Task inputs:

━━━━━━

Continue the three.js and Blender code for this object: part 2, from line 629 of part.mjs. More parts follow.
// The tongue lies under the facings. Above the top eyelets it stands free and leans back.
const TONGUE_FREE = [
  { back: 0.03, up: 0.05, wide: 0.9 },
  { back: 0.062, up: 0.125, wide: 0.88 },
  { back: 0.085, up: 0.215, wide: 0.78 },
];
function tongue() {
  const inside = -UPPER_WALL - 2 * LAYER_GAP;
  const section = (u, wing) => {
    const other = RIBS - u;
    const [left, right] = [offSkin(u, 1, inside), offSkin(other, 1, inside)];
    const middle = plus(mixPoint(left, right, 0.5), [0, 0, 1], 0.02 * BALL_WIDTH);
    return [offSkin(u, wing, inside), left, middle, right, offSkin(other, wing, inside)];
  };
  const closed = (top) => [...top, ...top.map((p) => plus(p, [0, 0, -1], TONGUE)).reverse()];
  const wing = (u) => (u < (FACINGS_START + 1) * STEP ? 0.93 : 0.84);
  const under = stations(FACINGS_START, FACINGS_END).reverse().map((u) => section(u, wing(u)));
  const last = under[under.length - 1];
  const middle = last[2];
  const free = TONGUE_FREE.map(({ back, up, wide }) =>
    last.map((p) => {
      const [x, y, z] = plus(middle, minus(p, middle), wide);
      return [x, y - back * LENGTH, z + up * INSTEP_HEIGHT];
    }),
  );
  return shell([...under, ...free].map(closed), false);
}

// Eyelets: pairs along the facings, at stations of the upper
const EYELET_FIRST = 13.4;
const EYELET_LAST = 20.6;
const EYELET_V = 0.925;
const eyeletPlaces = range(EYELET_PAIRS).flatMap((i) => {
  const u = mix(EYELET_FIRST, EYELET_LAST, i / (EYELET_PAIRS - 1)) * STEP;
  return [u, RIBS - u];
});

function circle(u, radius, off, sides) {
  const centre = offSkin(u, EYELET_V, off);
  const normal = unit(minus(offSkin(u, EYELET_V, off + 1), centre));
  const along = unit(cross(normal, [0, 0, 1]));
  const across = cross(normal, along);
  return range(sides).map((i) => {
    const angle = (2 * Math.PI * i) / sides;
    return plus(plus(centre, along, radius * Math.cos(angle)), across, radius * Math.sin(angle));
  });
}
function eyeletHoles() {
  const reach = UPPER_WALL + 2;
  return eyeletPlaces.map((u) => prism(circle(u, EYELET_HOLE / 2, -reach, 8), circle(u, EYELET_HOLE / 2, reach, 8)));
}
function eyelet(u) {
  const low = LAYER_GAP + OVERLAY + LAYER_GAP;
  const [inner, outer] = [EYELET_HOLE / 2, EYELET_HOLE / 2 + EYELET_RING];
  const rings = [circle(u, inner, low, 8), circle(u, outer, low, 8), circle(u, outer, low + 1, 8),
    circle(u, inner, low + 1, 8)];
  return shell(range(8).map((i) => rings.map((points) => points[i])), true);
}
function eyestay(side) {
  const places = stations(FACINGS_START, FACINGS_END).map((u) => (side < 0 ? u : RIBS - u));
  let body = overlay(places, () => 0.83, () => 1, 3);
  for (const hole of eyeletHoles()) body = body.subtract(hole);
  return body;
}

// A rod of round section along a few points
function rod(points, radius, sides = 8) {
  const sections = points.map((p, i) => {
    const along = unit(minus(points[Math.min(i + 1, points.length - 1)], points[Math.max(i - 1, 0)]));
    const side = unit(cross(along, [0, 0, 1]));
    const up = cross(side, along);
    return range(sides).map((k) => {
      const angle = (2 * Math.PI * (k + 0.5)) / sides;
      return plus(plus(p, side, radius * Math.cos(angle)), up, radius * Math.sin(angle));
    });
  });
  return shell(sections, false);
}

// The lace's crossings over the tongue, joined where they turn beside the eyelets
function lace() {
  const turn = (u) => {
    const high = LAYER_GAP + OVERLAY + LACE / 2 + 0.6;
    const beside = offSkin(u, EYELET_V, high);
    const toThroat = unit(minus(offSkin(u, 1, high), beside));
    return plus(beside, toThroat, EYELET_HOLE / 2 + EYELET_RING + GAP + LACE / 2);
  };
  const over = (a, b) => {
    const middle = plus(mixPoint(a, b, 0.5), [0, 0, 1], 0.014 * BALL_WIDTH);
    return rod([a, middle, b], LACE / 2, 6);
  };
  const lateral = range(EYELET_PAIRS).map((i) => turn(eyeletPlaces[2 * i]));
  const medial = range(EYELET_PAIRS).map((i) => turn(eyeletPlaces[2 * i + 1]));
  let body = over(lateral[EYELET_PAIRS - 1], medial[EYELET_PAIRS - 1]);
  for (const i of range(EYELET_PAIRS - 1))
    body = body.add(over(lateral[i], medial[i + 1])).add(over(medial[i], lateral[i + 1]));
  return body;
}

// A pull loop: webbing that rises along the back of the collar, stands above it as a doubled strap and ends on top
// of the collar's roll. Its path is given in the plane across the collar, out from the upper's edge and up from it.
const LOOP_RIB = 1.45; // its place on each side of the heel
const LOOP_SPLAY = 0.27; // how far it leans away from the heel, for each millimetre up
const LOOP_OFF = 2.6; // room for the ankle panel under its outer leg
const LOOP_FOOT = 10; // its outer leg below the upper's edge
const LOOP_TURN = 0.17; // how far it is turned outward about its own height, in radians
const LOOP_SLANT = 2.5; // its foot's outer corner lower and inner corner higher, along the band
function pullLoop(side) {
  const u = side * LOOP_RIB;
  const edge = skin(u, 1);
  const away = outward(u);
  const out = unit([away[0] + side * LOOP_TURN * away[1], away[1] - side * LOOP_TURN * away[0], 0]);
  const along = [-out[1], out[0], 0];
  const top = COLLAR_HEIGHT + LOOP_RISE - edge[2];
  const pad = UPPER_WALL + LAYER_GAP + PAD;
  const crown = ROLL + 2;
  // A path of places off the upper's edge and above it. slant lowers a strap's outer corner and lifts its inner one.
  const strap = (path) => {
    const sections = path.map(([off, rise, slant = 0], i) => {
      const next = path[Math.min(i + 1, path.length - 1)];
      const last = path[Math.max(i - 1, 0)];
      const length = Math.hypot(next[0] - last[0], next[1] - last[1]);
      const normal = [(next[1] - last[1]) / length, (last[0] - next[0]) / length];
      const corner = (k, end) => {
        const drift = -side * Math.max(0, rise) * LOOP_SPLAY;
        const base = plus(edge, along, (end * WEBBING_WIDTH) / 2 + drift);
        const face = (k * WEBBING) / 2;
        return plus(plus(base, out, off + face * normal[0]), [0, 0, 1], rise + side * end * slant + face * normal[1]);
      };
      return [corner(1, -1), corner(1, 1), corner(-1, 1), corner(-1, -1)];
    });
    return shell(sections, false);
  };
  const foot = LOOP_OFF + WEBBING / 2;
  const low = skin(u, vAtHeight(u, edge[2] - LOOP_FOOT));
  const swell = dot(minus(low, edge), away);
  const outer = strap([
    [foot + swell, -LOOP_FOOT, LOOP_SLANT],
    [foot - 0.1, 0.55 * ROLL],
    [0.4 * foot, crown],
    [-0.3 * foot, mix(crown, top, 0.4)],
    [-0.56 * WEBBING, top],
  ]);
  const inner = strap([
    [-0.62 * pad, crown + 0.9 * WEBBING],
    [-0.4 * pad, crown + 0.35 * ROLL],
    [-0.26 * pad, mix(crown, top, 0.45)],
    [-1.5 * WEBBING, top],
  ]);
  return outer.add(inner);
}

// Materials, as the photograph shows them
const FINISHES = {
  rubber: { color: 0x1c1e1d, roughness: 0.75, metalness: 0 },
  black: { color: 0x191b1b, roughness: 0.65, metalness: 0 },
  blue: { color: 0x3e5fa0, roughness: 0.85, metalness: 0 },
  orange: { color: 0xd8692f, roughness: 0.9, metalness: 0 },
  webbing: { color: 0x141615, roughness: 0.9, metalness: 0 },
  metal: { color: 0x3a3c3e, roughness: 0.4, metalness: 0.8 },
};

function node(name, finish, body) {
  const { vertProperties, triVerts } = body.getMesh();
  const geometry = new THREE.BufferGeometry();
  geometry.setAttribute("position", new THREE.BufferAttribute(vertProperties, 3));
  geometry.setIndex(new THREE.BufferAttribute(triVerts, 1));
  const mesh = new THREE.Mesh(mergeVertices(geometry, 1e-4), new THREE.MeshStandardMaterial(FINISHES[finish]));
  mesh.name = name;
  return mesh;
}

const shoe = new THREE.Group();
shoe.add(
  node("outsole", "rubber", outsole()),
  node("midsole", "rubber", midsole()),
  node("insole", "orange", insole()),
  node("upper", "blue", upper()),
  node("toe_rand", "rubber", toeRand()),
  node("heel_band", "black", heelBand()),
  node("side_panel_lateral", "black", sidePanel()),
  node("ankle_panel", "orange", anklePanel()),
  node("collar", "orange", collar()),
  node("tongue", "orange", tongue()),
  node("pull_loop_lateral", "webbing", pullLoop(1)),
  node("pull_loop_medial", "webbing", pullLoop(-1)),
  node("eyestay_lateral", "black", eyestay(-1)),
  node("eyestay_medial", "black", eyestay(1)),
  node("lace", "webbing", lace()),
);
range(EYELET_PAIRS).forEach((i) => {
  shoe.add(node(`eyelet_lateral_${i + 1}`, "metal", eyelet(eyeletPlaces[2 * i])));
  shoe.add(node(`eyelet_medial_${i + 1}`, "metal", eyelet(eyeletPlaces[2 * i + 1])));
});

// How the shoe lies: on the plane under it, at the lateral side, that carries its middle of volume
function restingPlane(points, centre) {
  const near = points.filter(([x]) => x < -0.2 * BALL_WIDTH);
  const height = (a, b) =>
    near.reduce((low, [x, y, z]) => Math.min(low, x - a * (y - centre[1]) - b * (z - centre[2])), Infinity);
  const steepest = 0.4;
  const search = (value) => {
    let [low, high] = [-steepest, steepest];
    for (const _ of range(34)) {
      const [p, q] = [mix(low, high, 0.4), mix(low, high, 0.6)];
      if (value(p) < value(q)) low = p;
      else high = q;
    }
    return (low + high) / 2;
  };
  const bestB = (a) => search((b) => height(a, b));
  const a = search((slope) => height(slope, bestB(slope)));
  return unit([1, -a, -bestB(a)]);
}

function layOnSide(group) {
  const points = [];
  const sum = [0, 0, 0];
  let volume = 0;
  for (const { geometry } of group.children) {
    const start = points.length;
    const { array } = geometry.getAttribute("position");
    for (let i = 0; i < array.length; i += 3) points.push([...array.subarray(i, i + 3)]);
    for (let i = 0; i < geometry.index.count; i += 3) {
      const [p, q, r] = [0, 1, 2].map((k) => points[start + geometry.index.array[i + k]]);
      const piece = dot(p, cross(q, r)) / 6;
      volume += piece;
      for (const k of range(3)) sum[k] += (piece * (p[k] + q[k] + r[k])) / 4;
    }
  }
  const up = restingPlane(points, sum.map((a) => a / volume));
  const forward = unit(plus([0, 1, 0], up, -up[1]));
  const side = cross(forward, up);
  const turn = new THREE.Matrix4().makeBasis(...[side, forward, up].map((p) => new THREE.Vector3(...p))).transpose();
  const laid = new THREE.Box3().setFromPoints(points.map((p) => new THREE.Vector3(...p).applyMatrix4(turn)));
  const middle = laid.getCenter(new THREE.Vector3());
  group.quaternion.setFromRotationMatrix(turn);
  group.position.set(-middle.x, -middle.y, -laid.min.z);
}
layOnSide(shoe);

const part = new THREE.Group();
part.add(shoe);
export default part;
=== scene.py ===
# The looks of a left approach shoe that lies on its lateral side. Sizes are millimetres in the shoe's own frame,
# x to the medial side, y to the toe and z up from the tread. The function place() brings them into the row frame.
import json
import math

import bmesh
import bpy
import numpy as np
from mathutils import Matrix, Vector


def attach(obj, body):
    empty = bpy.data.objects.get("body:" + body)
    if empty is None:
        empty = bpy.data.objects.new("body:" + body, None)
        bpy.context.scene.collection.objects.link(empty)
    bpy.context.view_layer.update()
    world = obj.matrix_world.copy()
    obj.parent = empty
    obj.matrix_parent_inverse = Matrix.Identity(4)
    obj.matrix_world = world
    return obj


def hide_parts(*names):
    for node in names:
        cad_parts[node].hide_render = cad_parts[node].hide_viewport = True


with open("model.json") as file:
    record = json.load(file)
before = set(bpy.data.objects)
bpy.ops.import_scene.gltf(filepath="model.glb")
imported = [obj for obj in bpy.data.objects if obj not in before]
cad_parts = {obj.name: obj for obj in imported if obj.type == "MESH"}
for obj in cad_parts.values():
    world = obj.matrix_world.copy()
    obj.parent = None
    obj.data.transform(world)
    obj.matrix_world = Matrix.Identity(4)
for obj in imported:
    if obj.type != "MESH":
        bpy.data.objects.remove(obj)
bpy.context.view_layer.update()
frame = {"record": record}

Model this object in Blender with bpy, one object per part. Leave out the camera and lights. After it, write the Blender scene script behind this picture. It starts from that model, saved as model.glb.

━━━━━━

Request:
Return only the stretch of the material above from the line holding "const start = points.length;" through the line holding "obj.matrix_parent_inverse = Matrix.Identity(4)", copied exactly.

Task result:
    const start = points.length;
    const { array } = geometry.getAttribute("position");
    for (let i = 0; i < array.length; i += 3) points.push([...array.subarray(i, i + 3)]);
    for (let i = 0; i < geometry.index.count; i += 3) {
      const [p, q, r] = [0, 1, 2].map((k) => points[start + geometry.index.array[i + k]]);
      const piece = dot(p, cross(q, r)) / 6;
      volume += piece;
      for (const k of range(3)) sum[k] += (piece * (p[k] + q[k] + r[k])) / 4;
    }
  }
  const up = restingPlane(points, sum.map((a) => a / volume));
  const forward = unit(plus([0, 1, 0], up, -up[1]));
  const side = cross(forward, up);
  const turn = new THREE.Matrix4().makeBasis(...[side, forward, up].map((p) => new THREE.Vector3(...p))).transpose();
  const laid = new THREE.Box3().setFromPoints(points.map((p) => new THREE.Vector3(...p).applyMatrix4(turn)));
  const middle = laid.getCenter(new THREE.Vector3());
  group.quaternion.setFromRotationMatrix(turn);
  group.position.set(-middle.x, -middle.y, -laid.min.z);
}
layOnSide(shoe);

const part = new THREE.Group();
part.add(shoe);
export default part;
=== scene.py ===
# The looks of a left approach shoe that lies on its lateral side. Sizes are millimetres in the shoe's own frame,
# x to the medial side, y to the toe and z up from the tread. The function place() brings them into the row frame.
import json
import math

import bmesh
import bpy
import numpy as np
from mathutils import Matrix, Vector


def attach(obj, body):
    empty = bpy.data.objects.get("body:" + body)
    if empty is None:
        empty = bpy.data.objects.new("body:" + body, None)
        bpy.context.scene.collection.objects.link(empty)
    bpy.context.view_layer.update()
    world = obj.matrix_world.copy()
    obj.parent = empty
    obj.matrix_parent_inverse = Matrix.Identity(4)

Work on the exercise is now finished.